🤖 AI Summary
This work addresses the challenge in human motion generation where increasing the number of discrete tokens improves reconstruction quality but substantially raises the learning difficulty for generative models. To this end, the authors propose Language-Guided Tokenization (LG-Tok), a novel approach that introduces natural language into the motion tokenization stage for the first time. Leveraging a Transformer architecture, LG-Tok achieves global semantic alignment to produce compact yet semantically rich discrete representations. A language dropout training strategy is further designed to support both conditional and unconditional generation. Experiments demonstrate that LG-Tok achieves state-of-the-art performance on HumanML3D and Motion-X, with Top-1 accuracy scores of 0.542 and 0.582 and FID scores of 0.057 and 0.088, respectively. Notably, its lightweight variant, LG-Tok-mini, maintains competitive performance using only half the number of tokens.
📝 Abstract
In this paper, we focus on motion discrete tokenization, which converts raw motion into compact discrete tokens--a process proven crucial for efficient motion generation. In this paradigm, increasing the number of tokens is a common approach to improving motion reconstruction quality, but more tokens make it more difficult for generative models to learn. To maintain high reconstruction quality while reducing generation complexity, we propose leveraging language to achieve efficient motion tokenization, which we term Language-Guided Tokenization (LG-Tok). LG-Tok aligns natural language with motion at the tokenization stage, yielding compact, high-level semantic representations. This approach not only strengthens both tokenization and detokenization but also simplifies the learning of generative models. Furthermore, existing tokenizers predominantly adopt convolutional architectures, whose local receptive fields struggle to support global language guidance. To this end, we propose a Transformer-based Tokenizer that leverages attention mechanisms to enable effective alignment between language and motion. Additionally, we design a language-drop scheme, in which language conditions are randomly removed during training, enabling the detokenizer to support language-free guidance during generation.

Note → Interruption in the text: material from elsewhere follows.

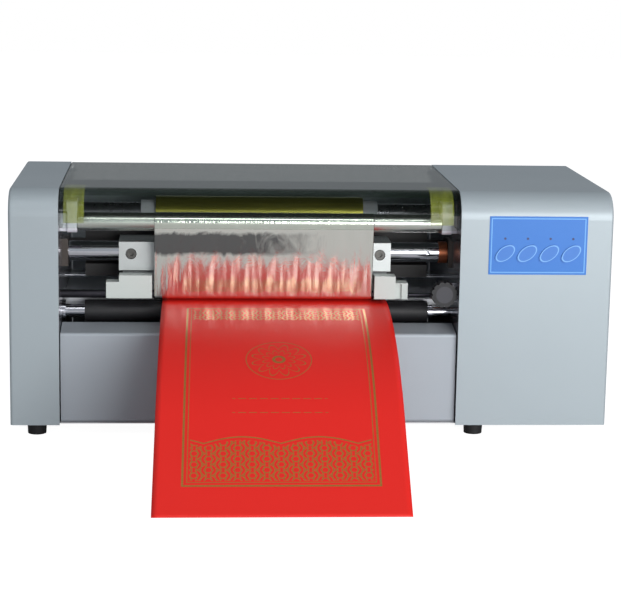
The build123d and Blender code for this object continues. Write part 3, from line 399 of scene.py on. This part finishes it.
# ---- Foil web
# Silver foil film under light tension. It runs from the roll under the rear rod, over the card, round the
# peel rod and up to the take-up tube. Heat has puckered it, so it mirrors the card in streaks.
web_low, web_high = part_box("foil_web")
web_thickness = 0.0002
tube_low, tube_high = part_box("take_up_tube")
tube_radius = (tube_high.z - tube_low.z) / 2
tube_y = (tube_low.y + tube_high.y) / 2
tube_z = (tube_low.z + tube_high.z) / 2
sleeve_low, sleeve_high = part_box("platen_sleeve")
nip_y = (sleeve_low.y + sleeve_high.y) / 2
peel_low, peel_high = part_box("peel_rod")
peel_y = (peel_low.y + peel_high.y) / 2
peel_z = (peel_low.z + peel_high.z) / 2
peel_radius = (peel_high.z - peel_low.z) / 2
rod_low, rod_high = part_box("rear_foil_rod")
rear_rod_y = (rod_low.y + rod_high.y) / 2
rear_rod_z = (rod_low.z + rod_high.z) / 2
rear_rod_radius = (rod_high.z - rod_low.z) / 2
roll_low, roll_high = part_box("foil_roll")
roll_y = (roll_low.y + roll_high.y) / 2
roll_z = (roll_low.z + roll_high.z) / 2
roll_radius = (roll_high.z - roll_low.z) / 2


def common_tangent(y1, z1, r1, y2, z2, r2):
    """Where a straight run leaves one roller and meets the next, both on the far side of it."""
    along = math.atan2(z2 - z1, y2 - y1)
    lean = math.asin((r1 - r2) / math.hypot(y2 - y1, z2 - z1))
    normal = along - math.pi / 2 + lean
    return ((y1 + r1 * math.cos(normal), z1 + r1 * math.sin(normal)),
            (y2 + r2 * math.cos(normal), z2 + r2 * math.sin(normal)), normal)


def arc(y, z, radius, first, last, steps):
    """Points round a roller between two angles."""
    return [(y + radius * math.cos(first + (last - first) * step / steps),
             z + radius * math.sin(first + (last - first) * step / steps)) for step in range(steps + 1)]


def run(first, last, steps):
    """Points inside a straight run."""
    return [(first[0] + (last[0] - first[0]) * step / steps,
             first[1] + (last[1] - first[1]) * step / steps) for step in range(1, steps)]


roll_clearance = 0.0004
rod_clearance = 0.00025
nip_lift = 0.00006
wrap_tube = tube_radius + roll_clearance
wrap_peel = peel_radius + rod_clearance
wrap_rear = rear_rod_radius + rod_clearance
wrap_roll = roll_radius + roll_clearance
nip_z = web_low.z + nip_lift
_, peel_touch, down_angle = common_tangent(tube_y, tube_z, wrap_tube, peel_y, peel_z, wrap_peel)
tube_touch = (tube_y + wrap_tube * math.cos(down_angle), tube_z + wrap_tube * math.sin(down_angle))
rear_touch, roll_touch, up_angle = common_tangent(rear_rod_y, rear_rod_z, wrap_rear,
                                                  roll_y, roll_z, wrap_roll)
leave_reach = math.hypot(nip_y - peel_y, nip_z - peel_z)
leave_angle = math.atan2(nip_z - peel_z, nip_y - peel_y) - math.acos(wrap_peel / leave_reach)
arrive_reach = math.hypot(nip_y - rear_rod_y, nip_z - rear_rod_z)
arrive_angle = math.atan2(nip_z - rear_rod_z, nip_y - rear_rod_y) + math.acos(wrap_rear / arrive_reach)
full_turn = 2 * math.pi
down_start = down_angle % full_turn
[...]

On the HumanML3D and Motion-X generation benchmarks, LG-Tok achieves Top-1 scores of 0.542 and 0.582, outperforming state-of-the-art methods (MARDM: 0.500 and 0.528), and with FID scores of 0.057 and 0.088, respectively, versus 0.114 and 0.147. LG-Tok-mini uses only half the tokens while maintaining competitive performance (Top-1: 0.521/0.588, FID: 0.085/0.071), validating the efficiency of our semantic representations.